## GOAL
Go through the material below and copy each line where the word "scene" appears.

## INFORMATION PROVIDED
--- --- ---

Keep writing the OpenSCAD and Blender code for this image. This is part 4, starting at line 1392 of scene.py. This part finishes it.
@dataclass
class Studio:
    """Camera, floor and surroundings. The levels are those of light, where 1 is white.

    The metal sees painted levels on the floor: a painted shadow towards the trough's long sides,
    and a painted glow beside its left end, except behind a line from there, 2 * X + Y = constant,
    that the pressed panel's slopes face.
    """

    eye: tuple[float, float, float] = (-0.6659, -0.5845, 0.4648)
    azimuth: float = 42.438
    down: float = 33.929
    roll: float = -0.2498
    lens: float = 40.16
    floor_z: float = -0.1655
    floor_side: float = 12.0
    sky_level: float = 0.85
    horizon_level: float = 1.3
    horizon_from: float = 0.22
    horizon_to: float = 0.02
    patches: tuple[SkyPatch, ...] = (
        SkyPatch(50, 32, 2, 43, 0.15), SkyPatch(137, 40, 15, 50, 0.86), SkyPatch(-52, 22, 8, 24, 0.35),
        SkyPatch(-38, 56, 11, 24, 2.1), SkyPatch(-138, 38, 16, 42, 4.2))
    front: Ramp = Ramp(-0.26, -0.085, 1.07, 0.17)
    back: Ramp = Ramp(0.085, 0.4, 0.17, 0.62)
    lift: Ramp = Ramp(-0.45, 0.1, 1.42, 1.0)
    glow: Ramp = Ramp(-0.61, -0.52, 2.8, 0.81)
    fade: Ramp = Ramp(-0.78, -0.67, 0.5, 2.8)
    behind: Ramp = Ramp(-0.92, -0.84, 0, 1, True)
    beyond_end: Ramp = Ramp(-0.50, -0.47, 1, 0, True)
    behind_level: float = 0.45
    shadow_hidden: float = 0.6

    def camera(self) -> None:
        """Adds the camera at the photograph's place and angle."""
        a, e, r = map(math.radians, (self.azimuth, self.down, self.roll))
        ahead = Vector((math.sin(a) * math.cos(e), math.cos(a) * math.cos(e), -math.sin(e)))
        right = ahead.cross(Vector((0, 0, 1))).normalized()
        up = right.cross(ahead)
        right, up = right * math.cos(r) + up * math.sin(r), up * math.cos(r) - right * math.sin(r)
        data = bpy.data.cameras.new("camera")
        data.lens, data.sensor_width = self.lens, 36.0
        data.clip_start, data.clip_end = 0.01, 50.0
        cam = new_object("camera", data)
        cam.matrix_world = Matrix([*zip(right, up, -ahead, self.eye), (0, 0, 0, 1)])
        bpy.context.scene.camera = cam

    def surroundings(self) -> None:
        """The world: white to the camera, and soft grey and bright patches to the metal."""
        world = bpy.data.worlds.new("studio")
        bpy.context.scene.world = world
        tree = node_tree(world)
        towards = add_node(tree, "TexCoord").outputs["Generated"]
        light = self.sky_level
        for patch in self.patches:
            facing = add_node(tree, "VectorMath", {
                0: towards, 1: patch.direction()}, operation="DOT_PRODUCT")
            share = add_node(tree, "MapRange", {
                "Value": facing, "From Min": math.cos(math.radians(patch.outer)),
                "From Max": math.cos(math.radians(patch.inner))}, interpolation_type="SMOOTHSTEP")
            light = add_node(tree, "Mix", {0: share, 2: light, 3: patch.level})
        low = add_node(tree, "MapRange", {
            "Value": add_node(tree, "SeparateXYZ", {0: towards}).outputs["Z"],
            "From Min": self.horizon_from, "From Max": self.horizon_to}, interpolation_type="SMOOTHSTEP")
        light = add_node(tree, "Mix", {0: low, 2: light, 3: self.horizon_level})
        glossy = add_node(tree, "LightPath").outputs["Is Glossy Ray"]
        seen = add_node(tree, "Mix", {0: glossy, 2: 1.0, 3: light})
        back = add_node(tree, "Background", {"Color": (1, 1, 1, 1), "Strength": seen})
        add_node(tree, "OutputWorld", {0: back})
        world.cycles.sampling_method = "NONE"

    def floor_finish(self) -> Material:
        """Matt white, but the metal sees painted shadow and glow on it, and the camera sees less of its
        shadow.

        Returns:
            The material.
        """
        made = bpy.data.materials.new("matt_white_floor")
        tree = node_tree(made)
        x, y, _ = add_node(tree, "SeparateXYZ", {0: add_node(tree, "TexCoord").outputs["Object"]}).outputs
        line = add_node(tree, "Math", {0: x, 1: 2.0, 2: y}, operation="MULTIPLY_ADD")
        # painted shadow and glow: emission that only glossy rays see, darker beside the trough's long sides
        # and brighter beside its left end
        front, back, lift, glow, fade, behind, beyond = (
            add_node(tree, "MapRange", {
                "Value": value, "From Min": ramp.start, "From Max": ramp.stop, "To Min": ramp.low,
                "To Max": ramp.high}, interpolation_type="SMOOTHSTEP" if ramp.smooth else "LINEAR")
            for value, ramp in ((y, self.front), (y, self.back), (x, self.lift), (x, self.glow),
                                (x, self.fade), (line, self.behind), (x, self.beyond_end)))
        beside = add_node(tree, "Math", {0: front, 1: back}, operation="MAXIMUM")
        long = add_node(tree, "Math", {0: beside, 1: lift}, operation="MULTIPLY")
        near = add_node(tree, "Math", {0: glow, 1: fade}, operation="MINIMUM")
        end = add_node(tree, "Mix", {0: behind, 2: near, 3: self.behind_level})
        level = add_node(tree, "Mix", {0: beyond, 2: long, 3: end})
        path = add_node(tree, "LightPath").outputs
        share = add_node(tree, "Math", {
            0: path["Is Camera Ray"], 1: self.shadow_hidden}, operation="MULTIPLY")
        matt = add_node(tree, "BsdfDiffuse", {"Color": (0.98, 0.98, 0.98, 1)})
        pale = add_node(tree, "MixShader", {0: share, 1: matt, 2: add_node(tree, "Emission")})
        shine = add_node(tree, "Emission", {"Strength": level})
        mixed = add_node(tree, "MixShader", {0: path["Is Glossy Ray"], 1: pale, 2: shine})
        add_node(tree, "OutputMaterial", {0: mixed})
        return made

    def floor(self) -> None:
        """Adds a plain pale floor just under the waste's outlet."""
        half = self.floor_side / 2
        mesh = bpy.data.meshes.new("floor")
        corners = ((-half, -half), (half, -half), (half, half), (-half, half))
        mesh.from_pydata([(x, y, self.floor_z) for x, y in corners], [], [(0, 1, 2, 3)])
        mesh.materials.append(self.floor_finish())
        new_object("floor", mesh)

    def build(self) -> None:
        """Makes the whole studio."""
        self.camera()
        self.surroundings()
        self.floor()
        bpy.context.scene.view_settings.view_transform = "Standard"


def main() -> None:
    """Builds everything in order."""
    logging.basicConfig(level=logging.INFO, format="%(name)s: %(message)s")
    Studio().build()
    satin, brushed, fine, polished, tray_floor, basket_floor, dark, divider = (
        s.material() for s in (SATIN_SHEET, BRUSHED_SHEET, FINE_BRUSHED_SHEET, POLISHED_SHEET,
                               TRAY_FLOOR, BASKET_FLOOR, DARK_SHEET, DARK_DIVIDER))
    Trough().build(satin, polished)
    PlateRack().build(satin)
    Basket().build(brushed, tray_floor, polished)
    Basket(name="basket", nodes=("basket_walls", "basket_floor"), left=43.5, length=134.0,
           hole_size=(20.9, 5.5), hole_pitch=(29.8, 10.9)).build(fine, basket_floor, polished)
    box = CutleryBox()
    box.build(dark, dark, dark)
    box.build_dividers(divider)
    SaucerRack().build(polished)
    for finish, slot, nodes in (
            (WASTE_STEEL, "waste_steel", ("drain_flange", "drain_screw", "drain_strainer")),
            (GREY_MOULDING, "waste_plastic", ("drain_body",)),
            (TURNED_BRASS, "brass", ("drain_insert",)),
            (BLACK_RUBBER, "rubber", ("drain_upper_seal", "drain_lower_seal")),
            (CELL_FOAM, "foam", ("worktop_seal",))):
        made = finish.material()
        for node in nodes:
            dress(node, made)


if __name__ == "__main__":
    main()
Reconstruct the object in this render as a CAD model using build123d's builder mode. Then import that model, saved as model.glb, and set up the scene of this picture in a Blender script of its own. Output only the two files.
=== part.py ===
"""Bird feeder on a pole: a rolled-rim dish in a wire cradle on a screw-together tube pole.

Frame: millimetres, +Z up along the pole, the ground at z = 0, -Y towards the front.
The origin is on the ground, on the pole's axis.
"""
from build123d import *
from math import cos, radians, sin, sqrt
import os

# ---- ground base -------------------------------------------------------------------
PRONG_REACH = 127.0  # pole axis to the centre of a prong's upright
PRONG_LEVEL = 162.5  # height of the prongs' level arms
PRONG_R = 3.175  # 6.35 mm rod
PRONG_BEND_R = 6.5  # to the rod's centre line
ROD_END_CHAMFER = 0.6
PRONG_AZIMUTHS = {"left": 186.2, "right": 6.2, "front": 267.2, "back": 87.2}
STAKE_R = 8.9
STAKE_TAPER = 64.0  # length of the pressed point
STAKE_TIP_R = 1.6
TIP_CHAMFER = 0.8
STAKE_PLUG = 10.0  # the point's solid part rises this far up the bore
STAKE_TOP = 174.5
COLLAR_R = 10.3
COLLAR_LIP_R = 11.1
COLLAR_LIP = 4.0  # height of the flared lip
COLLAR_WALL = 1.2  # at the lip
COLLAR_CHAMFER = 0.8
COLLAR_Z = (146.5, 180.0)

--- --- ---

## FINISHED EXERCISE
Keep writing the OpenSCAD and Blender code for this image. This is part 4, starting at line 1392 of scene.py. This part finishes it.
        bpy.context.scene.camera = cam
        bpy.context.scene.world = world
        bpy.context.scene.view_settings.view_transform = "Standard"
Reconstruct the object in this render as a CAD model using build123d's builder mode. Then import that model, saved as model.glb, and set up the scene of this picture in a Blender script of its own. Output only the two files.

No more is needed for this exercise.